_SUPPLIED INFORMATION_
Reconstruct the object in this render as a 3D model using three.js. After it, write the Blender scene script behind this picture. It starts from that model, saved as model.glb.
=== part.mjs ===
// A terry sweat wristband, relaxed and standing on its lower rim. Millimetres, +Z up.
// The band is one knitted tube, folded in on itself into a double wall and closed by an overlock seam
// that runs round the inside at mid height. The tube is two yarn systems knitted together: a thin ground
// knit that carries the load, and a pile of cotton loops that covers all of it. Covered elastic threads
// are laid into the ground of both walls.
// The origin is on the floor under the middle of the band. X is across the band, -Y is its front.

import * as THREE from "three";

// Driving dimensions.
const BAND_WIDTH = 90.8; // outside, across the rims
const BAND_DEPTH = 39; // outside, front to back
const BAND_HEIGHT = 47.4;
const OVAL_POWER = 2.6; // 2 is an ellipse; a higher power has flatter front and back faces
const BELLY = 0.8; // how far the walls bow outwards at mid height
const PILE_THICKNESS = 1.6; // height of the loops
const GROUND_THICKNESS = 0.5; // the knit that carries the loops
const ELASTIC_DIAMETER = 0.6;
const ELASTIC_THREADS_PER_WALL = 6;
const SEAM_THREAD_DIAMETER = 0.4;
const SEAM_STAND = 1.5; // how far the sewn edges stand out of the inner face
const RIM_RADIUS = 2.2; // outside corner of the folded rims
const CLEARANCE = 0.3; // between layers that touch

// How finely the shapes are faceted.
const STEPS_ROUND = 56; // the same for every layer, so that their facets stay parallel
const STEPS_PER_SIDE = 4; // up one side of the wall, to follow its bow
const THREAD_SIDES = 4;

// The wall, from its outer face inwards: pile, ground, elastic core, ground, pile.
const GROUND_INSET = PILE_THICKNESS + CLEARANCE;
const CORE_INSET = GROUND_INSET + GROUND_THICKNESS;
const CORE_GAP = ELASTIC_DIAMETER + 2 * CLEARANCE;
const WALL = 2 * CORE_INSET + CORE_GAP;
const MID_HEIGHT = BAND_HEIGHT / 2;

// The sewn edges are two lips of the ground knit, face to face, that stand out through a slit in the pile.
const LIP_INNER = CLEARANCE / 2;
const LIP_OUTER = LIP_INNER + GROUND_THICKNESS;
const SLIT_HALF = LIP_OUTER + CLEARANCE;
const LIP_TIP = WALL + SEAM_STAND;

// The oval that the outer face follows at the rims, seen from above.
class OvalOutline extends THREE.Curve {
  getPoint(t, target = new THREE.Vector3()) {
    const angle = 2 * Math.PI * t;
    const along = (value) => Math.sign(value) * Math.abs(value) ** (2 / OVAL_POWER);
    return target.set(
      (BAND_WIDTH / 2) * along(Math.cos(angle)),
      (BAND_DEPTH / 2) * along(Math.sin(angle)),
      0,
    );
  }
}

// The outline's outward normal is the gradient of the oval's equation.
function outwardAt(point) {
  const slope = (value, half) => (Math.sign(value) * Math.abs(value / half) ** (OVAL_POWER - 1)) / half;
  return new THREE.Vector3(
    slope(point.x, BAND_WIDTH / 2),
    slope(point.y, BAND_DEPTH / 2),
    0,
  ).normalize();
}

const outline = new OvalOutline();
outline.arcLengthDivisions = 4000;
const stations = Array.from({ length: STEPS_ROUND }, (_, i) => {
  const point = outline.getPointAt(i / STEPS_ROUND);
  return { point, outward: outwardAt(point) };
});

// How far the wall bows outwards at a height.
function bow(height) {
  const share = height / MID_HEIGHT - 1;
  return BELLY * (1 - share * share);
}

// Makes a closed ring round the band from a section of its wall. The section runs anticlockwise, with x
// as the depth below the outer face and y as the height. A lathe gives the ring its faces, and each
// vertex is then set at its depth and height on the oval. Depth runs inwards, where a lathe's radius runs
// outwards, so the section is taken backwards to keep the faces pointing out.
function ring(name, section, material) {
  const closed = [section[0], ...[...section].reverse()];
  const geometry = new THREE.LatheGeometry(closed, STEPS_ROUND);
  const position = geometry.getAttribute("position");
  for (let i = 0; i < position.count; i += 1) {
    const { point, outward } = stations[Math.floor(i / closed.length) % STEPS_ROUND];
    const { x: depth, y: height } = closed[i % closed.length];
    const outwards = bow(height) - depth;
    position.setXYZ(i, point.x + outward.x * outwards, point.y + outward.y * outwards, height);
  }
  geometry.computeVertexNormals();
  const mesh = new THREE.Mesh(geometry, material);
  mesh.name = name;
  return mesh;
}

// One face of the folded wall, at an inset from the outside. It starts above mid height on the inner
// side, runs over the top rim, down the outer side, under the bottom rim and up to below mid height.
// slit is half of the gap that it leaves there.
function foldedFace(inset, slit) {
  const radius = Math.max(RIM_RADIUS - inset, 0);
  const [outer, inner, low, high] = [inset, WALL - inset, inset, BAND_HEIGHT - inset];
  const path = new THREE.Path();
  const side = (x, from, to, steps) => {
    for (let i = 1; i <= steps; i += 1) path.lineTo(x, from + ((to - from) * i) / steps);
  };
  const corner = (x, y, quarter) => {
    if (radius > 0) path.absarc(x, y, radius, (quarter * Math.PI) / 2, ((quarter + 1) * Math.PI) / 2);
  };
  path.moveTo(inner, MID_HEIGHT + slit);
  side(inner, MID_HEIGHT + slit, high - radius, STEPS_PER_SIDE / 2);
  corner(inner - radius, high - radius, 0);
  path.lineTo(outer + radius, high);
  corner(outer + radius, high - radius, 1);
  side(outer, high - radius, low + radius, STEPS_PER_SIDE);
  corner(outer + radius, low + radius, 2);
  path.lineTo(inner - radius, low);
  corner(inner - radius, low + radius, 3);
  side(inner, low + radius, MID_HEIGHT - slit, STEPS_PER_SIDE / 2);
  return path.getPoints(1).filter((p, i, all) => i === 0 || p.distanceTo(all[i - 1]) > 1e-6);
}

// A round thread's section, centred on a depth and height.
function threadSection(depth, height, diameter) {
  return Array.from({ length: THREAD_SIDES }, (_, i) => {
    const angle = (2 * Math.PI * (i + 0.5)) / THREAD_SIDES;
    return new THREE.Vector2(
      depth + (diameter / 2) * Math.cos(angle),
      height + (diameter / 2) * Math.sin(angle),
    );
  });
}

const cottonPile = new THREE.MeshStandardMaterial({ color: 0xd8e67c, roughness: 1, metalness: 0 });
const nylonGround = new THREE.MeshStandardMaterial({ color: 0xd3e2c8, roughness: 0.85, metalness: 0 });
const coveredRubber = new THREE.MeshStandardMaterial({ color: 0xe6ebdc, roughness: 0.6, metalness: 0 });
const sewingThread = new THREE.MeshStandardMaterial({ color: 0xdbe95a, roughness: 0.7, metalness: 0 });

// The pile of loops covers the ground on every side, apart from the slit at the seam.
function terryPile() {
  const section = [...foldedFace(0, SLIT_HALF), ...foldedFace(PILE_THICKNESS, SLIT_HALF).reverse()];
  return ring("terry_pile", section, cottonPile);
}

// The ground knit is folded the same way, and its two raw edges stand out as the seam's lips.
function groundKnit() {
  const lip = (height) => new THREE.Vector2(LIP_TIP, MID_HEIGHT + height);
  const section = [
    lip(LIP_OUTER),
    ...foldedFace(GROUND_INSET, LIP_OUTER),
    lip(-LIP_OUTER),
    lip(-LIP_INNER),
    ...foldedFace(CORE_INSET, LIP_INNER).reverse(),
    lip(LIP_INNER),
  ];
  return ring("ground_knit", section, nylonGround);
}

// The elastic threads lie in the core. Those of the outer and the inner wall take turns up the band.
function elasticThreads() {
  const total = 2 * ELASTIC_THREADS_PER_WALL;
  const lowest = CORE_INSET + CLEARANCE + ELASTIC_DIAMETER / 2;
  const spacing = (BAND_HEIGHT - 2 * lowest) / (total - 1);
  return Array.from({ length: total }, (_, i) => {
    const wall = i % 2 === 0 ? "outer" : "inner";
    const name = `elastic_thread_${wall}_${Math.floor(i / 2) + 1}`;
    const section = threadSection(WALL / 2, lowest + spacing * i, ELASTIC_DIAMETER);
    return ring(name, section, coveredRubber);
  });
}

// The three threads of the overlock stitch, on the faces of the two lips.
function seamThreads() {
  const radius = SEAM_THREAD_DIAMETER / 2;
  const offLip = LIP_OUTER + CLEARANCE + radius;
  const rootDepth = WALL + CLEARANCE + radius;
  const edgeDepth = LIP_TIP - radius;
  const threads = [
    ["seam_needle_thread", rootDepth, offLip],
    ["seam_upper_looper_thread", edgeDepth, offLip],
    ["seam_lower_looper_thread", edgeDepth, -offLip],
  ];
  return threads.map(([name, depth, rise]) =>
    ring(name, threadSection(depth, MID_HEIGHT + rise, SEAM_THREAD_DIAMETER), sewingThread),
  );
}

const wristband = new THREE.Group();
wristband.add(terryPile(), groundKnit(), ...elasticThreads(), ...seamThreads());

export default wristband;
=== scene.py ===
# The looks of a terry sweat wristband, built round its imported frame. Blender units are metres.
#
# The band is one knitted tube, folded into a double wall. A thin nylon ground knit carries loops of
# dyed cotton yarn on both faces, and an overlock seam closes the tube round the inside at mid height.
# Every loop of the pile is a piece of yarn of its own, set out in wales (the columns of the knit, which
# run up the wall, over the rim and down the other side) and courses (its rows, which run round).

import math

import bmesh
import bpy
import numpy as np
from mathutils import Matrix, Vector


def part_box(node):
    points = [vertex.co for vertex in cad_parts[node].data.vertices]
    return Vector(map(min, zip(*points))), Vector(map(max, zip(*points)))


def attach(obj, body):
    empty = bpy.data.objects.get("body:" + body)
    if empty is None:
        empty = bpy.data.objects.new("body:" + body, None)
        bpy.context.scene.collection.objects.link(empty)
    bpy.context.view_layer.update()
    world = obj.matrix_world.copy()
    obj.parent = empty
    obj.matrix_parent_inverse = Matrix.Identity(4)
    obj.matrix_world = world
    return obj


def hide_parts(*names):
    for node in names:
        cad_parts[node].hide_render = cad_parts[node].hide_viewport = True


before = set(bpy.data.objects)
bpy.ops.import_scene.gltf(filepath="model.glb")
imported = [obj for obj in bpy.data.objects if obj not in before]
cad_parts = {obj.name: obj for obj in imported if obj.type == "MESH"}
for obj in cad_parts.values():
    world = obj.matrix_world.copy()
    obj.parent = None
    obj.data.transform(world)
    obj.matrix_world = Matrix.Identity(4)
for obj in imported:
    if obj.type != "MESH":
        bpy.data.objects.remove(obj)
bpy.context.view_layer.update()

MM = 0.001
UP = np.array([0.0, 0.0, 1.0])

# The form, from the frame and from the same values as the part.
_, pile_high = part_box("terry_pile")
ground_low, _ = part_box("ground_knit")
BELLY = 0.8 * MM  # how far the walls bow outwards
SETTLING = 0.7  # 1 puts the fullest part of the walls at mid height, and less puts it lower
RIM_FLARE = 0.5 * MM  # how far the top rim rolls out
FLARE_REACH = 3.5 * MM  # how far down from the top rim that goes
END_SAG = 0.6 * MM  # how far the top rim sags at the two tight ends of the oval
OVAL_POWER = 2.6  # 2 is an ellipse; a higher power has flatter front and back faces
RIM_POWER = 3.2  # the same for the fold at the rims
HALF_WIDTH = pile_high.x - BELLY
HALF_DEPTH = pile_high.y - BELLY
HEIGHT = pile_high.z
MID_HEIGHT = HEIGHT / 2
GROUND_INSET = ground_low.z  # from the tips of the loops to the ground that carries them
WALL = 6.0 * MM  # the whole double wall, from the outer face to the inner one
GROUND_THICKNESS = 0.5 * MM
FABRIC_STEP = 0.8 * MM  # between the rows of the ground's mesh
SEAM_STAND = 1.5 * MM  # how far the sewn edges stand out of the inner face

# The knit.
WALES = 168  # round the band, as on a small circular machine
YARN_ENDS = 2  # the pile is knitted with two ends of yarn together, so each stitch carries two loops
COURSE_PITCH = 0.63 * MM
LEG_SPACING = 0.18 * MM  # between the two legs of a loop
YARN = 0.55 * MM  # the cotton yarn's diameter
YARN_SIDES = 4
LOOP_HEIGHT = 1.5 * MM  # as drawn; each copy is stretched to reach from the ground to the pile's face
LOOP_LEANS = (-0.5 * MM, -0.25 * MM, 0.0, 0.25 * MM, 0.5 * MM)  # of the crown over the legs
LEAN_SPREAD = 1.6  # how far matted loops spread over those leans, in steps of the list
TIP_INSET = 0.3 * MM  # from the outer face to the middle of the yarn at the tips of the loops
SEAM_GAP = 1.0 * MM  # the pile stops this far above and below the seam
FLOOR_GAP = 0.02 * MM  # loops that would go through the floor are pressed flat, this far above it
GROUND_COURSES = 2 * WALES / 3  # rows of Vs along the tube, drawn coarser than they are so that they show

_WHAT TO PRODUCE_
Write out exactly the lines running from the line containing "up the band." to the line containing "if empty is", with both of those lines included.

_TASK RESPONSE_
// The elastic threads lie in the core. Those of the outer and the inner wall take turns up the band.
function elasticThreads() {
  const total = 2 * ELASTIC_THREADS_PER_WALL;
  const lowest = CORE_INSET + CLEARANCE + ELASTIC_DIAMETER / 2;
  const spacing = (BAND_HEIGHT - 2 * lowest) / (total - 1);
  return Array.from({ length: total }, (_, i) => {
    const wall = i % 2 === 0 ? "outer" : "inner";
    const name = `elastic_thread_${wall}_${Math.floor(i / 2) + 1}`;
    const section = threadSection(WALL / 2, lowest + spacing * i, ELASTIC_DIAMETER);
    return ring(name, section, coveredRubber);
  });
}

// The three threads of the overlock stitch, on the faces of the two lips.
function seamThreads() {
  const radius = SEAM_THREAD_DIAMETER / 2;
  const offLip = LIP_OUTER + CLEARANCE + radius;
  const rootDepth = WALL + CLEARANCE + radius;
  const edgeDepth = LIP_TIP - radius;
  const threads = [
    ["seam_needle_thread", rootDepth, offLip],
    ["seam_upper_looper_thread", edgeDepth, offLip],
    ["seam_lower_looper_thread", edgeDepth, -offLip],
  ];
  return threads.map(([name, depth, rise]) =>
    ring(name, threadSection(depth, MID_HEIGHT + rise, SEAM_THREAD_DIAMETER), sewingThread),
  );
}

const wristband = new THREE.Group();
wristband.add(terryPile(), groundKnit(), ...elasticThreads(), ...seamThreads());

export default wristband;
=== scene.py ===
# The looks of a terry sweat wristband, built round its imported frame. Blender units are metres.
#
# The band is one knitted tube, folded into a double wall. A thin nylon ground knit carries loops of
# dyed cotton yarn on both faces, and an overlock seam closes the tube round the inside at mid height.
# Every loop of the pile is a piece of yarn of its own, set out in wales (the columns of the knit, which
# run up the wall, over the rim and down the other side) and courses (its rows, which run round).

import math

import bmesh
import bpy
import numpy as np
from mathutils import Matrix, Vector


def part_box(node):
    points = [vertex.co for vertex in cad_parts[node].data.vertices]
    return Vector(map(min, zip(*points))), Vector(map(max, zip(*points)))


def attach(obj, body):
    empty = bpy.data.objects.get("body:" + body)
    if empty is None:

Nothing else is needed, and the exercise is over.